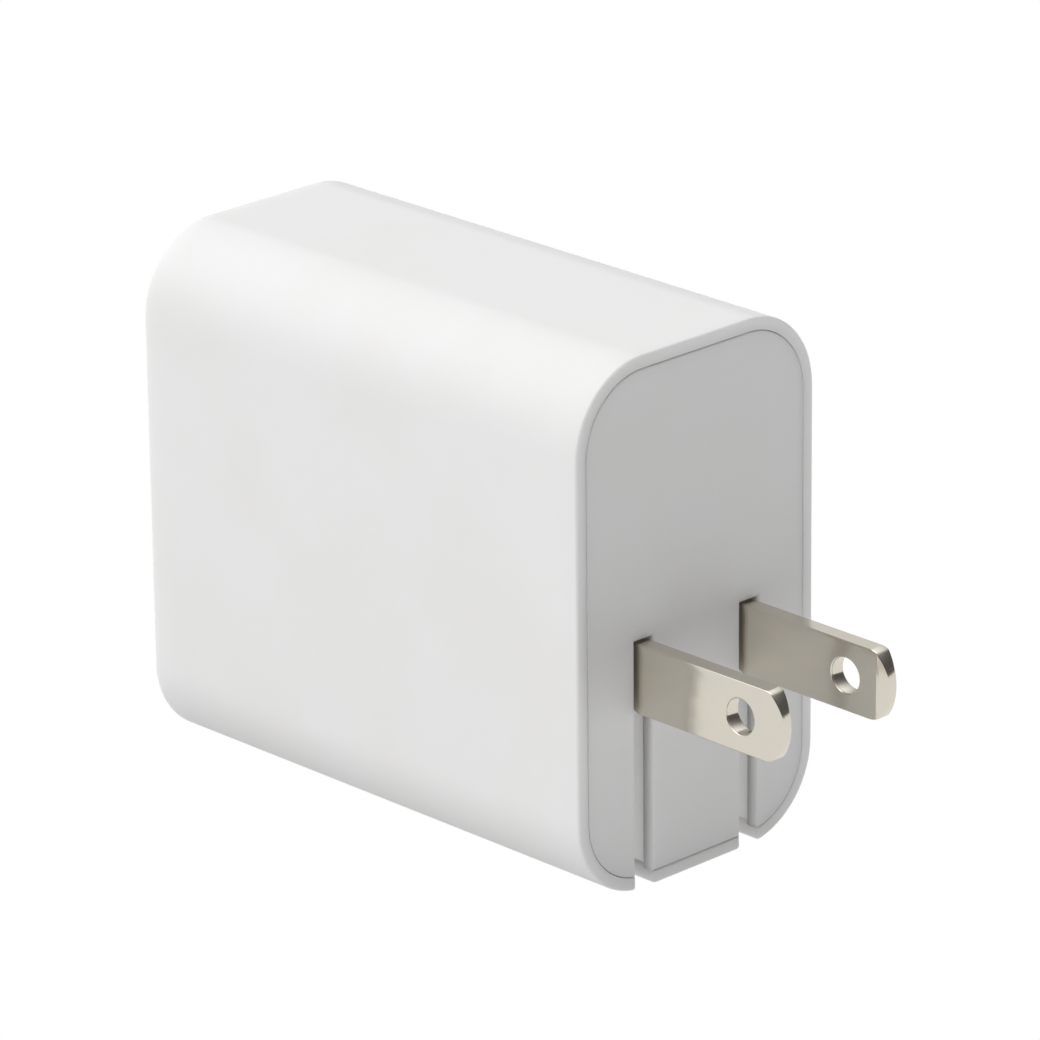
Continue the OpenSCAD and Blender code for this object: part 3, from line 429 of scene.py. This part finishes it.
def make_blade(name, middle_x, material):
    sizes = bpy.context.scene.charger_blades
    body = Body(name, sizes.tip_edge)
    half_t = (BLADE_HIGH.x - BLADE_LOW.x) / 2
    half_w, tip = sizes.width / 2, BLADE_HIGH.y
    corner_y = tip - sizes.tip_corner
    root = (PIVOT.y, PIVOT.z)

    heel = Vector((-PIVOT.y, -half_w - PIVOT.z))
    heel_turn = math.degrees(math.atan2(heel.y, heel.x) - math.acos(sizes.root / heel.length)) + 360
    join_z = half_w - PIVOT.z
    join_turn = math.degrees(math.asin(join_z / sizes.root))
    corner_z = half_w - sizes.tip_corner
    bulge_y = tip - sizes.tip_bulge
    span = math.hypot(corner_y - bulge_y, corner_z)
    opening = (sizes.tip_bulge**2 + span**2 - sizes.tip_corner**2) / (2 * sizes.tip_bulge * span)
    bulge_turn = math.degrees(math.atan2(corner_z, corner_y - bulge_y) + math.acos(opening))
    slope = bulge_y + sizes.tip_bulge * math.cos(math.radians(bulge_turn))
    meet_z = sizes.tip_bulge * math.sin(math.radians(bulge_turn))
    corner_turn = math.degrees(math.atan2(meet_z - corner_z, slope - corner_y))

    lower = arc(root, sizes.root, 180, heel_turn, 8) + [(0, -half_w)]
    lower += arc((corner_y, -corner_z), sizes.tip_corner, -90, -corner_turn, 2)
    lower += arc((bulge_y, 0), sizes.tip_bulge, -bulge_turn, 0, 7)[1:]
    upper = arc((bulge_y, 0), sizes.tip_bulge, 0, bulge_turn, 7)
    upper += arc((corner_y, corner_z), sizes.tip_corner, corner_turn, 90, 2)[1:]
    upper += arc(root, sizes.root, join_turn, 180, 14)
    outline = lower + upper[1:-1]
    tip_at = len(lower) - 1
    slope_low, slope_high = tip_at - 7, tip_at + 7

    hole_middle = (BLADE_HOLE["pos_m"][1], BLADE_HOLE["pos_m"][2])
    hole_r = BLADE_HOLE["dims"]["r_mm"] * MM
    hole_reach = hole_r + 40 * HAIR
    hole = arc(hole_middle, hole_r, 0, 360, 40)[:-1]
    key_x = sizes.key / 2
    corners = ((1, 0), (1, 1), (-1, 1), (-1, 0), (-1, -1), (1, -1))
    key = [(root[0] + key_x * a, root[1] + key_x * b) for a, b in corners]
    fall = (half_t - sizes.tip_end / 2) / (tip - slope)

    sides = []
    for side in (1, -1):
        def place(points):
            heights = [half_t - max(y - slope, 0) * fall for y, _ in points]
            return [body.mesh.verts.new((middle_x + side * x, y, z)) for x, (y, z) in zip(heights, points)]

        rim, ring, square = place(outline), place(hole), place(key)
        (crease,) = place([(slope, 0)])
        half = len(ring) // 2
        body.face([ring[0], crease, *rim[slope_high:], rim[0], *square[3::-1], *ring[half:0:-1]])
        lower_hole = [*ring[:1], *ring[: half - 1 : -1]]
        body.face([*lower_hole, square[0], *square[:2:-1], *rim[: slope_low + 1], crease])
        body.face([crease, *rim[tip_at : slope_high + 1]])
        body.face([crease, *rim[slope_low : tip_at + 1]])
        sides.append((rim, ring, square))
    for first, second in zip(*sides):
        body.strip(first, second)

    def width(middle, sharp):
        if abs(middle.y - slope) < HAIR / 10 and abs(middle.z) < half_w - 10 * HAIR:
            return sizes.tip_edge
        if not sharp or abs(middle.x - middle_x) < sizes.tip_end / 4:
            return 0
        if math.dist((middle.y, middle.z), hole_middle) < hole_reach:
            return sizes.hole_edge
        on_key = max(abs(middle.y - root[0]), abs(middle.z - root[1])) < key_x + HAIR
        if middle.y > slope:
            return sizes.tip_edge
        return 0 if on_key else sizes.edge

    body.round_edges(width)
    return body.finish(material)


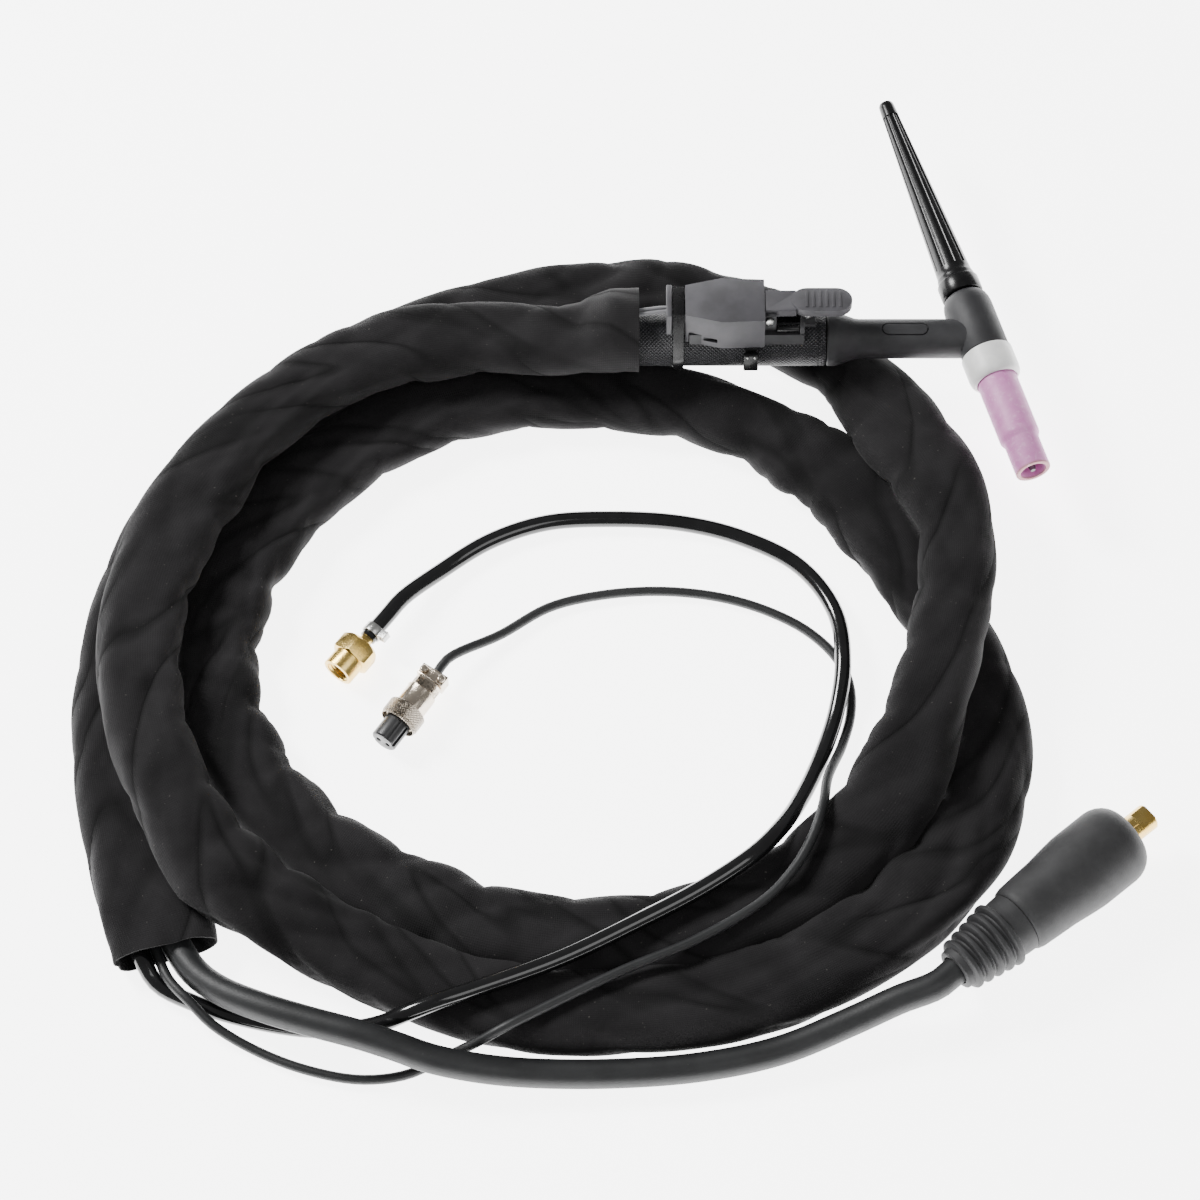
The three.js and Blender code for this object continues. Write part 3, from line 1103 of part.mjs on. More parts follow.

-- -- --

DIRECTIONS FOR THIS TASK.
Print only the lines that run from the start of the listing to the line bearing "root = (PIVOT.y, PIVOT.z)"; please keep the first line and that last one, exactly as they appear.

COMPLETE OUTPUT.
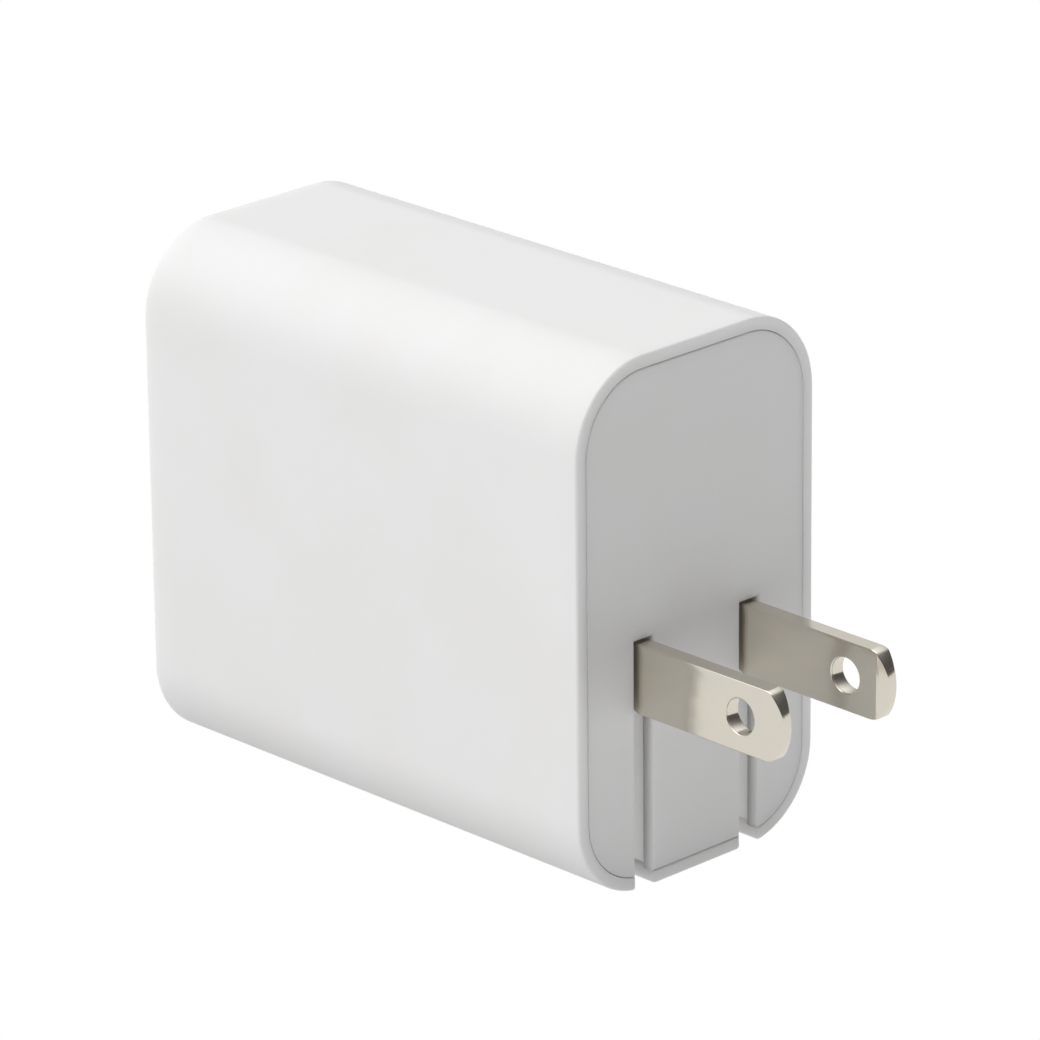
Continue the OpenSCAD and Blender code for this object: part 3, from line 429 of scene.py. This part finishes it.
def make_blade(name, middle_x, material):
    sizes = bpy.context.scene.charger_blades
    body = Body(name, sizes.tip_edge)
    half_t = (BLADE_HIGH.x - BLADE_LOW.x) / 2
    half_w, tip = sizes.width / 2, BLADE_HIGH.y
    corner_y = tip - sizes.tip_corner
    root = (PIVOT.y, PIVOT.z)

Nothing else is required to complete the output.